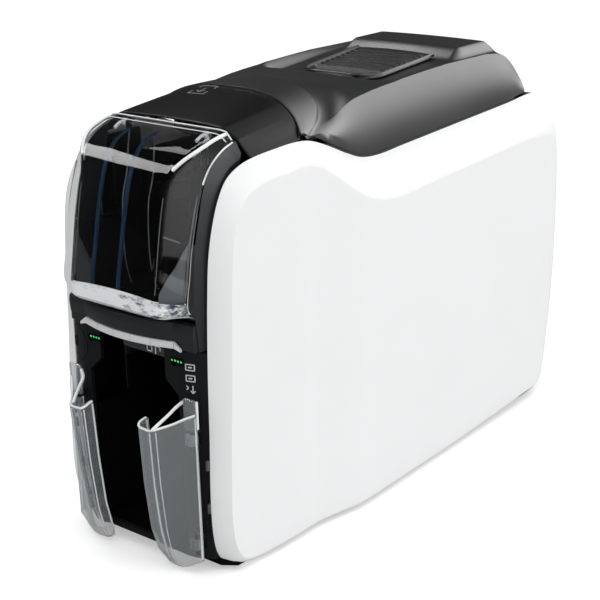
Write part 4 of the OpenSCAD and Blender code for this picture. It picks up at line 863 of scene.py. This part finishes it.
dish = 1.5 * (1 - u**2) * np.sin(np.pi * np.clip(t, 0, 1)) ** 0.7 + 1.2 * (x / pad["half"]) ** 2
z = mix(pad["low"], pad["high"], t) - dish + lip + ribs
obj = sheet("latchPad", np.stack(np.broadcast_arrays(x, y, z), -1), lambda c: (0, 0, 1), pad["deep"], angle=28)
place(obj, "padBlack", "cover_latch", ["cover_latch_pad"])
feet = [roundedRing(x - 2, x + 2, 204, 210, 0.5) for x in (-20, 20)]
posts = [plateOf("post", foot, 254, 264.6, axis="z") for foot in feet]
place(joinPieces("latchPosts", posts), "panelBlack", "cover_latch")
print("cover made")

# panel over the hopper: its front profile out from the middle, in x and z
topPanel = {
    "front": 42.4, "wall": 1.2,
    "profile": [(0, 264.8), (14, 264.6), (30, 264.1), (39.4, 263.5), (40.6, 263.2), (46, 260.6), (51.4, 257.8),
                (52.8, 256.2), (55.6, 253.2), (58.5, 250.4), (62.0, 247.4)],
    "icon": [  # a bracket with an arrow in it, in x and y
        [(-9, 92), (-9, 96), (-15, 96), (-21, 96), (-21, 92)], [(-21, 86), (-21, 81), (-15, 81), (-9, 81), (-9, 86)],
        [(-15, 92), (-15, 84)], [(-18, 87), (-15, 84), (-12, 87)],
    ],
}
profileX, profileZ = np.transpose(topPanel["profile"])
halfX = np.interp(np.linspace(0, len(profileX) - 1, (len(profileX) - 1) * 5 + 1), np.arange(len(profileX)), profileX)
x = np.concatenate([-halfX[:0:-1], halfX])


def topPanelZ(x, y):
    # straight rise from the front profile to just under the visor's edge
    edgeY, edgeZ = visorFront(x)
    low = np.interp(np.abs(x), profileX, profileZ)
    share = np.clip((y - topPanel["front"]) / (edgeY - topPanel["front"]), 0, 1.1)
    return low + (edgeZ - mix(0.9, 3.2, ease(np.abs(x), 53, 60)) - low) * share**0.92


edgeY = visorFront(x)[0]
y = mix(topPanel["front"], edgeY + 3.5, np.concatenate([np.linspace(0, 0.7, 26), np.linspace(0.72, 1, 18)])[:, None])
tuck = ease(y, edgeY - 1.6, edgeY + 2.6)
skin = np.stack([x * (1 - 0.05 * tuck), y, topPanelZ(x, y) - 2.6 * tuck], -1)
obj = sheet("hopperTopPanel", skin, lambda c: (0, 0, 1), topPanel["wall"], angle=18, edgeRound=0.3)
place(obj, "panelBlack", replaces=["hopper_top_panel"])


def inkStroke(points, width, onSurface, raised, sunk, steps):
    # a flat ribbon of ink along a path of corners; onSurface gives the place of a point at a height above the surface
    corners = np.array(points, float)
    path = np.concatenate([np.linspace(a, b, steps)[:-1] for a, b in zip(corners, corners[1:])] + [corners[-1:]])
    along = np.gradient(path, axis=0)
    along /= np.linalg.norm(along, axis=1)[:, None]
    side = np.column_stack([-along[:, 1], along[:, 0]]) * width / 2
    section = ((path + side, raised), (path - side, raised), (path - side, sunk), (path + side, sunk))
    return solidLoft("ink", np.stack([onSurface(*edge.T, level) for edge, level in section], 1))


def onTop(x, y, level):
    return np.stack([x, y, topPanelZ(x, y) + level], -1)


strokes = [inkStroke(path, 1.0, onTop, 0.10, -0.02, 6) for path in topPanel["icon"]]
place(joinPieces("topIcon", strokes), "iconGrey")
print("hopper panel made")

# bezel round the door, with its chin; each cheek slants back from the door's edge to the side panel
bezel = {
    "in": 50.4, "out": 54.8, "slant": 8.6, "barHalf": 36,
    "front": [(3.4, 142.4), (2.8, 150), (2, 158), (1.4, 166), (1.2, 176), (2, 190), (4.8, 207), (8.8, 222), (12, 233),
              (16.2, 241.6), (21, 247.4), (27, 251.4), (34, 254.4), (41.4, 257.4)],
    "rear": [(14, 142.4), (18, 150), (22, 158), (25, 166), (28, 176), (30, 190), (32, 207), (34, 222), (35.6, 229),
             (37.2, 235), (38.4, 239), (39.4, 242), (40.4, 246), (41.4, 250)],
}
pair = curveThrough(np.hstack([bezel["front"], bezel["rear"]]), 60)
outer, within = pair[:, :2], pair[:, 2:]
reach = within - outer
length = np.linalg.norm(reach, axis=1)[:, None]
near, fold = (outer + reach * np.minimum(0.85, d / length) for d in (0.3, bezel["slant"]))
low, high = bezel["in"], bezel["out"]
section = [
    (low, near), (low + 0.5, outer), (high - 0.3, fold), (high, fold + reach * 0.02), (high, within), (low, within)]
pieces = []
for side in (-1, 1):
    rings = np.stack([np.insert(edge, 0, side * x, 1) for x, edge in section], 1)
    pieces.append(solidLoft("cheek", rings, 25))


def sweepAcross(name, x, section):
    # a solid carried across, whose section's y and z may change with x
    return solidLoft(name, np.stack([np.stack(np.broadcast_arrays(x, y, z), -1) for y, z in section], 1), 30)


def barY(x):
    # a parabola between the light bar's ends
    return -6 * (1 - (x / bezel["barHalf"]) ** 2) - 1.6


x = np.linspace(-bezel["in"], bezel["in"], 81)
bow = np.where(np.abs(x) < bezel["barHalf"], barY(x), -1.6 + 1.2 * (np.abs(x) - bezel["barHalf"]) / 14.4)
pieces.append(sweepAcross("chin", x, [
    (0.4, 142.5), (np.minimum(bow + 2.2, 0.4), 147.3), (bow + 0.7, 147.5), (bow + 0.4, 148.4), (bow - 0.2, 154),
    (bow + 0.2, 157.6), (bow + 1.0, 158.6), (4, 158.6), (4, 142.5)]))
place(joinPieces("bezel", pieces), "bezelCharcoal", replaces=["front_bezel"])

# light bar under the chin, in five lenses with turned-down ends
pieces = []
spans = np.linspace(-bezel["barHalf"], bezel["barHalf"], 6)
for a, b in zip(spans, spans[1:]):
    x = np.linspace(a + 0.14, b - 0.14, 9)
    y = barY(x)
    rear = np.minimum(y + 3.4, -0.1)
    section = [(y, 142.9), (y - 0.4, 143.6), (y - 0.4, 146.2), (y + 0.2, 147.0), (rear, 147.1), (rear, 142.8)]
    pieces.append(sweepAcross("lens", x, section))
low, high = np.linspace(142.9, 141.6, 6), np.linspace(146.8, 143.0, 6)
for side in (-1, 1):
    section = [(-1.6, low), (-1.6, high), (-0.2, high), (-0.2, low)]
    pieces.append(sweepAcross("end", side * np.linspace(36.2, 41, 6), section))
# the lenses' finish is mostly painted whitish sheen, in place of highlights
place(joinPieces("lightBar", pieces), "barClear", replaces=["light_bar"])
print("bezel and light bar made")

# black sheets inside the card outlet and beside the hopper, painted shade that darkens those gaps: distance from the
# middle, then the spans in y and in z
shadeSheets = {"outlet": (52.5, 7.5, 62, 9, 141), "hopper": (60.2, 42, 79, 190, 245.4)}
walls = []
for at, y0, y1, z0, z1 in shadeSheets.values():
    for side in (-1, 1):
        middle = side * (at + 0.4)
        walls.append(plateOf("shadeSheet", roundedRing(y0, y1, z0, z1, 2), middle - 0.4, middle + 0.4, axis="x"))
place(joinPieces("gapShadeSheets", walls), "chassisBlack")

# tab over the outlet
tabLow, tabHigh = (np.array(corner) / mm - (0, frontEdgeY / mm, 0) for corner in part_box("feed_slot_tab"))
tabPlate = plateOf("feedTab", roundedRing(tabLow[0], tabHigh[0], 134.2, tabHigh[2], 0.8), tabLow[1], tabHigh[1])
place(tabPlate, "tabGrey", replaces=["feed_slot_tab"])
print("outlet liners made, tab", tabLow.round(1), tabHigh.round(1))

# indicator lights: a row of small green dashes each side of the slot
status = {"places": ((-30.6, 134.6), (36.2, 134.8)), "dashes": 4, "step": 2.3, "windowFront": -0.12, "dashFront": -0.25}
dashes, windows = [], []
for x, z in status["places"]:
    outline = roundedRing(x - 5, x + 5, z - 2.6, z + 2.4, 0.8, 4)
    windows.append(plateOf("window", outline, status["windowFront"], 0.3, chamfer=0.1))
    for k in range(status["dashes"]):
        at = x + (k - (status["dashes"] - 1) / 2) * status["step"]
        outline = roundedRing(at - 0.75, at + 0.75, z - 0.55, z + 0.55, 0.3, 3)
        dashes.append(plateOf("dash", outline, status["dashFront"], 0.3, chamfer=0.1))
place(joinPieces("statusDashes", dashes), "ledLens", replaces=["status_leds"])
place(joinPieces("statusWindows", windows), "chassisBlack")
print("indicator lights made")


def onFront(x, z, level):
    # the lower front is flat, then curves back by a power law
    return np.stack([x, 6 * np.maximum(0, (np.abs(x) - 38) / 17) ** 1.6 - level, z], -1)


# pictograms on the lower front: strokes in x and z with their widths, for two cards, an arrow and a small arrow head
frontIcon = []
for x, z in ((45.0, 132.4), (45.0, 125.6)):
    corners = [(x - 2.6, z - 1.8), (x + 2.6, z - 1.8), (x + 2.6, z + 1.8), (x - 2.6, z + 1.8), (x - 2.6, z - 1.8)]
    frontIcon += [(corners, 0.6), ([(x - 1.1, z), (x + 1.1, z)], 0.8)]
frontIcon += [([(46.2, 121.2), (46.2, 116.6)], 0.6), ([(44.8, 118.0), (46.2, 116.4), (47.6, 118.0)], 0.6),
              ([(42.4, 120.8), (43.6, 119.6), (42.4, 118.4)], 0.6)]
strokes = [inkStroke(path, width, onFront, 0.06, -0.05, 5) for path, width in frontIcon]
place(joinPieces("frontIcons", strokes), "iconWhite")

# bars on the tab, each a span in x and in z
tabIcon = [(11.5, 16, 135.4, 136.1), (11.5, 16, 139.0, 139.7), (11.5, 12.2, 135.4, 139.7), (15.3, 16, 135.4, 139.7),
           (18.2, 19, 134.8, 140.2), (18.2, 22.6, 139.4, 140.2), (21.8, 22.6, 137.2, 140.2)]
front = tabLow[1]
strokes = [plateOf("ink", roundedRing(*bar, 0.15, 3), front - 0.05, front + 0.1, chamfer=0.03) for bar in tabIcon]
place(joinPieces("tabIcon", strokes), "iconWhite")
print("pictograms made")

# floor: it glows white to the camera and through clear pieces, and darkens far away and in reflections
floorMesh = bpy.data.meshes.new("floor")
floorMesh.from_pydata([(-12, -12, 0), (12, -12, 0), (12, 12, 0), (-12, 12, 0)], [], [(0, 1, 2, 3)])
floor = bpy.data.objects.new("floor", floorMesh)
bpy.context.scene.collection.objects.link(floor)
f = newFinish("floorPaper")
paths = f.tree.nodes.new("ShaderNodeLightPath")
bounced = Value(f, paths.outputs["Glossy Depth"]) > 0.5
seen = Value(f, paths.outputs["Is Camera Ray"]) + Value(f, paths.outputs["Is Transmission Ray"]) * (1 - bounced)
spot = f.make("ShaderNodeTexCoord", out="Object")
away = f.make("ShaderNodeVectorMath", {"operation": "LENGTH"}, [spot], out="Value")
fade = f.rise(away, 0.9, 2.6)
tone = f.blend(fade + Value(f, paths.outputs["Is Glossy Ray"]) * 0.85, (0.80, 0.80, 0.80), (0.10, 0.10, 0.10))
diffuse = f.make("ShaderNodeBsdfDiffuse", {}, {"Color": tone})
glow = f.make("ShaderNodeEmission", {}, {"Color": (1, 1, 1, 1), "Strength": seen * (fade * 0.62 + 0.40)})
floorMesh.materials.append(f.show(f.make("ShaderNodeAddShader", {}, [diffuse, glow])))

# the world is an even soft light; in reflections it is a room, bright to the right, dark to the left and overhead
room = {"soft": 0.74, "dark": 0.05, "right": 2.95, "behind": 1.5, "zenith": 0.25}
world = bpy.data.worlds.new("studio")
bpy.context.scene.world = world
sky = Finish(world, "ShaderNodeOutputWorld")
paths = sky.tree.nodes.new("ShaderNodeLightPath")
rays = ("Camera", "Glossy", "Transmission")
cameraRay, glossyRay, clearRay = (Value(sky, paths.outputs["Is %s Ray" % ray]) for ray in rays)
direction = sky.make("ShaderNodeTexCoord", out="Generated")
axes = sky.tree.nodes.new("ShaderNodeSeparateXYZ")
sky.tree.links.new(direction.socket, axes.inputs[0])
dirX, dirY, dirZ = (Value(sky, axes.outputs[k]) for k in range(3))
toRight = sky.rise(dirX, -0.30, 0.62)
toTop = sky.rise(dirZ, 0.30, 0.85, 1.0, room["zenith"])
toBack = sky.rise(dirY, 0.35, 0.8)
notLeft = sky.rise(dirX, -0.42, 0.10)
mirrorSky = toRight * toTop * (room["right"] - room["dark"]) + toBack * notLeft * room["behind"] + room["dark"]
straight = 1 - (Value(sky, paths.outputs["Glossy Depth"]) > 0.5)
direct = (cameraRay + clearRay * straight) * (1 - room["soft"])
strength = glossyRay * (mirrorSky - room["soft"]) + direct + room["soft"]
sky.show(sky.make("ShaderNodeBackground", {}, {"Color": (1, 1, 1, 1), "Strength": strength}))

# lamps: place, aim, size, power, and what they light: all but reflections, or reflections only
lamps = {
    "keyTop": ((0.15, -0.35, 1.35), (0, 0, 0.1), (1.1, 0.9), 5.0, "forms"),
    "sideFill": ((1.5, 0.25, 0.55), (0, 0.02, 0.14), (1.2, 0.8), 7.4, "forms"),
    "doorStrip": ((-0.70, -0.554, 0.85), (0.0, -0.174, 0.247), (0.50, 0.24), 7.0, "gloss"),
    "leftFill": ((-1.5, 0.35, 0.6), (0, 0.02, 0.14), (1.2, 0.8), 2.6, "forms"),
    "topStrip": ((-0.60, 0.14, 1.10), (0, 0.05, 0.27), (0.5, 0.22), 2.2, "gloss"),
}
for name, (spot, aim, size, power, lights) in lamps.items():
    data = bpy.data.lights.new(name, "AREA")
    data.shape = "RECTANGLE"
    data.size, data.size_y = size
    data.energy = power
    obj = bpy.data.objects.new(name, data)
    obj.location = spot
    obj.rotation_euler = (Vector(aim) - Vector(spot)).to_track_quat("-Z", "Y").to_euler()
    obj.visible_glossy, obj.visible_diffuse = lights == "gloss", lights == "forms"
    obj.visible_transmission = False
    bpy.context.scene.collection.objects.link(obj)
bpy.context.scene.view_settings.view_transform = "Standard"
print("studio made")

┄┄┄┄┄┄┄┄┄┄

• EXERCISE TASK:
Within the data above, count the lines that contain the string "scene"; the reply is the number alone.

• RESPONSE TO THIS TASK:
5